Marcus Arroyo is trying to build a winning program that can stand the test of time. Not just win six games to get to some forgettable bowl game. He is trying to build a conference champion that could eventually challenge teams like BYU, Boise St., USC, and many other western powerhouse programs. That takes time, and the case study is San Jose St.

The Spartans’ success shows how long and arduous that process can be—demanding a great deal of time and effort to forge a competitive, championship quality team. In years prior, San Jose St. had only won a combined eight games with 29 losses, and now they are arguably the best team in the conference if we are only going by their record. At the very least, they are competitive and have a chance at the Mountain West crown. 

However, they had support from their community and their administration in the process of changing the program.
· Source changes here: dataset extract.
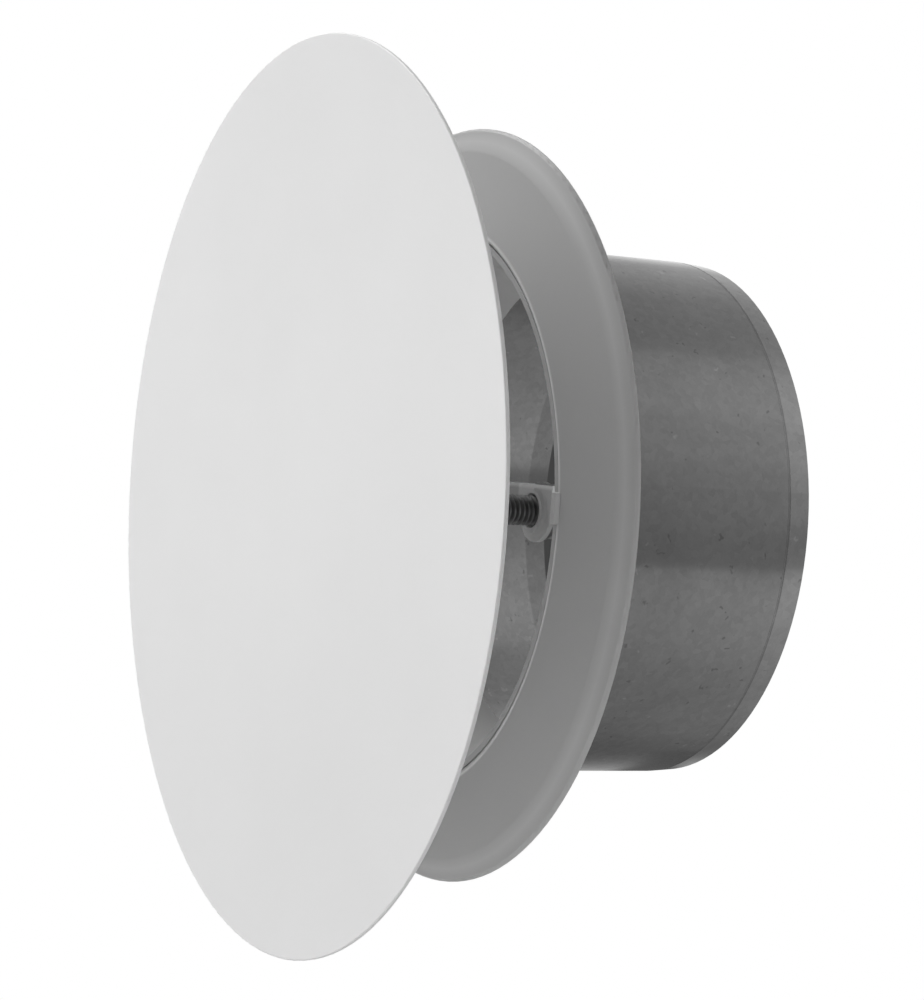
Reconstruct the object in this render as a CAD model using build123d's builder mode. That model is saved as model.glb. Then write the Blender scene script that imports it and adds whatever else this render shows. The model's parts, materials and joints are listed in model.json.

If these two coaches came up at the same time, in the same program, it makes me believe that Coach Arroyo has a plan for this team. He knows what he wants to do with the Rebels program, and he knows that it will take time to get done. It doesn’t help that 2020 has taken away their spring ball, the fall camp, and 20+ different players– people like Ferrell Hester II who tremendously impacts the team.

The coaching staff hasn’t had a real chance to evaluate their talent until the first game of the season. As frustrating as it might sound, fans need to allow Coach Arroyo time to get his program to where he wants it to be, not be down on it just four games in. This is a process. With all the obstacles facing this program in this particular year, some patience would be welcomed from Rebel fans.



My final analysis says that this game shows what UNLV can be soon, when they’re healthy, at full strength, with a real chance to know who they are and what they are trying to accomplish as a program. They can be the team San Jose has been so far this season, shocking the country and making noise seemingly out of nowhere.